- **SHORT TASK**
Every line of the material is to be repeated exactly as it stands.

--------

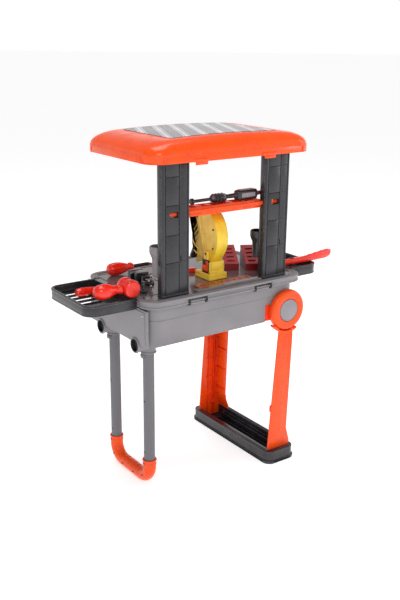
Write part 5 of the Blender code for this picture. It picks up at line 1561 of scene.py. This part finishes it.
class BENCH_OT_fittings(bpy.types.Operator):
    """Perforated strip, two slotted boards with their top plates, the bolt in the first, and the tool cups"""

    bl_idname = "bench.fittings"
    bl_label = "Deck fittings"

    def execute(self, context):
        paint("hole_strip", "strip")
        self.boards()
        self.bolt()
        for side in ("left", "right"):
            self.cup(side)
        return {"FINISHED"}

    def boards(self):
        width, run = 0.0315, 0.070
        front, back = 0.0137, 0.0385
        slope = math.atan2(back - front, run)
        for number in (1, 2):
            low = span(f"slotted_board_{number}")[0]
            paint(f"slotted_board_{number}", "board")
            turn = math.radians(-28)
            origin = Vector((low.x, low.y - width * math.sin(turn), low.z))
            place = Matrix.Translation(origin) @ Matrix.Rotation(turn, 4, "Z")
            tilt = place @ Matrix.Translation((0, 0, front)) @ Matrix.Rotation(slope, 4, "X")
            long = run / math.cos(slope)
            top = block((0.0004, 0.0004, -0.0002), (width - 0.0004, long - 0.0004, 0.0010))
            for i in range(4):
                y = long * (0.16 + 0.205 * i)
                pierced(top, "Z", (width * 0.24, y - 0.0030, 0), (width * 0.76, y + 0.0030, 0))
            round_edges(top, [e for e in sharp_edges(top, 60)], 0.00035, 1)
            moved(top, tilt)
            # Top plates in the pale rose of the painted sheen.
            piece(f"board_top_plate_{number}", [top], "board_top_painted_sheen", "case")
            # Dark blocks under the slots: painted shade for the hollows below them.
            slot_shades = []
            for i in range(4):
                y = long * (0.16 + 0.205 * i)
                slot_shades.append(moved(block((width * 0.25, y - 0.0026, -0.0054),
                                         (width * 0.75, y + 0.0026, -0.0040)), tilt))
            piece(f"board_slot_painted_shade_{number}", slot_shades, "dark", "case")

    def bolt(self):
        low, high, middle = span("board_bolt")
        shapes = [
            rod((middle.x, middle.y, low.z), (middle.x, middle.y, high.z - 0.010), 0.0031, sides=24),
            rod((middle.x, middle.y, high.z - 0.0105), (middle.x, middle.y, high.z - 0.0010), 0.0068,
                sides=6, rounding=0.0008),
            rod((middle.x, middle.y, high.z - 0.0012), (middle.x, middle.y, high.z), 0.0056, tip=0.0048,
                sides=24),
        ]
        piece("board_bolt_black", shapes, "black", "case", "board_bolt")
        collar = [turned([(0.0036, 0), (0.0076, 0.0002), (0.0080, 0.0012), (0.0076, 0.0022),
                          (0.0036, 0.0024), (0.0036, 0)],
                         (middle.x, middle.y, high.z - 0.0134), (0, 0, 1), steps=32)]
        # The washer takes the same rose of the painted sheen.
        piece("board_bolt_washer", collar, "board_top_painted_sheen", "case")

    def cup(self, side):
        """A tapered cup with a castellated, flared mouth and a foot ring."""
        low, high, middle = span(f"tool_cup_{side}")
        radius = (high.x - low.x) / 2
        height = high.z - low.z
        flare = height - 0.024
        profile = [(0, 0.0020), (0.0082, 0.0020), (0.0092, flare), (radius - 0.0022, flare + 0.0090),
                   (radius - 0.0022, height - 0.0008),
                   (radius - 0.0012, height), (radius - 0.0002, height - 0.0010),
                   (radius - 0.0002, flare + 0.0100), (radius - 0.0012, flare + 0.0076),
                   (0.0116, flare + 0.0006), (0.0112, flare - 0.0020), (0.0100, 0.0030), (0.0106, 0.0006),
                   (0.0094, 0.0), (0, 0.0)]
        shapes = [turned(profile, (middle.x, middle.y, low.z), (0, 0, 1), steps=48)]
        for i in range(8):
            angle = math.radians(22.5 + 45 * i)
            tooth = block((radius - 0.0014, -0.0024, height - 0.0125),
                          (radius + 0.0004, 0.0024, height - 0.0010), 0.0006)
            shapes.append(moved(tooth,
                                Matrix.Translation((middle.x, middle.y, low.z)) @ Matrix.Rotation(angle, 4,
                                    "Z")))
        post_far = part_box(f"post_{side}")[1].y
        shapes.append(block((middle.x - 0.0060, post_far, low.z + 0.0100),
                            (middle.x + 0.0060, middle.y - 0.0085, low.z + 0.0260), 0.0010))
        piece(f"tool_cup_turned_{side}", shapes, "grey" if side == "left" else "black", "post_frame",
              f"tool_cup_{side}")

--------

- **TASK ANSWER**
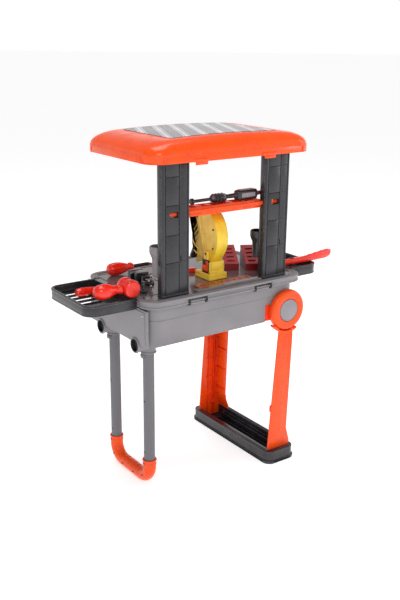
Write part 5 of the Blender code for this picture. It picks up at line 1561 of scene.py. This part finishes it.
class BENCH_OT_fittings(bpy.types.Operator):
    """Perforated strip, two slotted boards with their top plates, the bolt in the first, and the tool cups"""

    bl_idname = "bench.fittings"
    bl_label = "Deck fittings"

    def execute(self, context):
        paint("hole_strip", "strip")
        self.boards()
        self.bolt()
        for side in ("left", "right"):
            self.cup(side)
        return {"FINISHED"}

    def boards(self):
        width, run = 0.0315, 0.070
        front, back = 0.0137, 0.0385
        slope = math.atan2(back - front, run)
        for number in (1, 2):
            low = span(f"slotted_board_{number}")[0]
            paint(f"slotted_board_{number}", "board")
            turn = math.radians(-28)
            origin = Vector((low.x, low.y - width * math.sin(turn), low.z))
            place = Matrix.Translation(origin) @ Matrix.Rotation(turn, 4, "Z")
            tilt = place @ Matrix.Translation((0, 0, front)) @ Matrix.Rotation(slope, 4, "X")
            long = run / math.cos(slope)
            top = block((0.0004, 0.0004, -0.0002), (width - 0.0004, long - 0.0004, 0.0010))
            for i in range(4):
                y = long * (0.16 + 0.205 * i)
                pierced(top, "Z", (width * 0.24, y - 0.0030, 0), (width * 0.76, y + 0.0030, 0))
            round_edges(top, [e for e in sharp_edges(top, 60)], 0.00035, 1)
            moved(top, tilt)
            # Top plates in the pale rose of the painted sheen.
            piece(f"board_top_plate_{number}", [top], "board_top_painted_sheen", "case")
            # Dark blocks under the slots: painted shade for the hollows below them.
            slot_shades = []
            for i in range(4):
                y = long * (0.16 + 0.205 * i)
                slot_shades.append(moved(block((width * 0.25, y - 0.0026, -0.0054),
                                         (width * 0.75, y + 0.0026, -0.0040)), tilt))
            piece(f"board_slot_painted_shade_{number}", slot_shades, "dark", "case")

    def bolt(self):
        low, high, middle = span("board_bolt")
        shapes = [
            rod((middle.x, middle.y, low.z), (middle.x, middle.y, high.z - 0.010), 0.0031, sides=24),
            rod((middle.x, middle.y, high.z - 0.0105), (middle.x, middle.y, high.z - 0.0010), 0.0068,
                sides=6, rounding=0.0008),
            rod((middle.x, middle.y, high.z - 0.0012), (middle.x, middle.y, high.z), 0.0056, tip=0.0048,
                sides=24),
        ]
        piece("board_bolt_black", shapes, "black", "case", "board_bolt")
        collar = [turned([(0.0036, 0), (0.0076, 0.0002), (0.0080, 0.0012), (0.0076, 0.0022),
                          (0.0036, 0.0024), (0.0036, 0)],
                         (middle.x, middle.y, high.z - 0.0134), (0, 0, 1), steps=32)]
        # The washer takes the same rose of the painted sheen.
        piece("board_bolt_washer", collar, "board_top_painted_sheen", "case")

    def cup(self, side):
        """A tapered cup with a castellated, flared mouth and a foot ring."""
        low, high, middle = span(f"tool_cup_{side}")
        radius = (high.x - low.x) / 2
        height = high.z - low.z
        flare = height - 0.024
        profile = [(0, 0.0020), (0.0082, 0.0020), (0.0092, flare), (radius - 0.0022, flare + 0.0090),
                   (radius - 0.0022, height - 0.0008),
                   (radius - 0.0012, height), (radius - 0.0002, height - 0.0010),
                   (radius - 0.0002, flare + 0.0100), (radius - 0.0012, flare + 0.0076),
                   (0.0116, flare + 0.0006), (0.0112, flare - 0.0020), (0.0100, 0.0030), (0.0106, 0.0006),
                   (0.0094, 0.0), (0, 0.0)]
        shapes = [turned(profile, (middle.x, middle.y, low.z), (0, 0, 1), steps=48)]
        for i in range(8):
            angle = math.radians(22.5 + 45 * i)
            tooth = block((radius - 0.0014, -0.0024, height - 0.0125),
                          (radius + 0.0004, 0.0024, height - 0.0010), 0.0006)
            shapes.append(moved(tooth,
                                Matrix.Translation((middle.x, middle.y, low.z)) @ Matrix.Rotation(angle, 4,
                                    "Z")))
        post_far = part_box(f"post_{side}")[1].y
        shapes.append(block((middle.x - 0.0060, post_far, low.z + 0.0100),
                            (middle.x + 0.0060, middle.y - 0.0085, low.z + 0.0260), 0.0010))
        piece(f"tool_cup_turned_{side}", shapes, "grey" if side == "left" else "black", "post_frame",
              f"tool_cup_{side}")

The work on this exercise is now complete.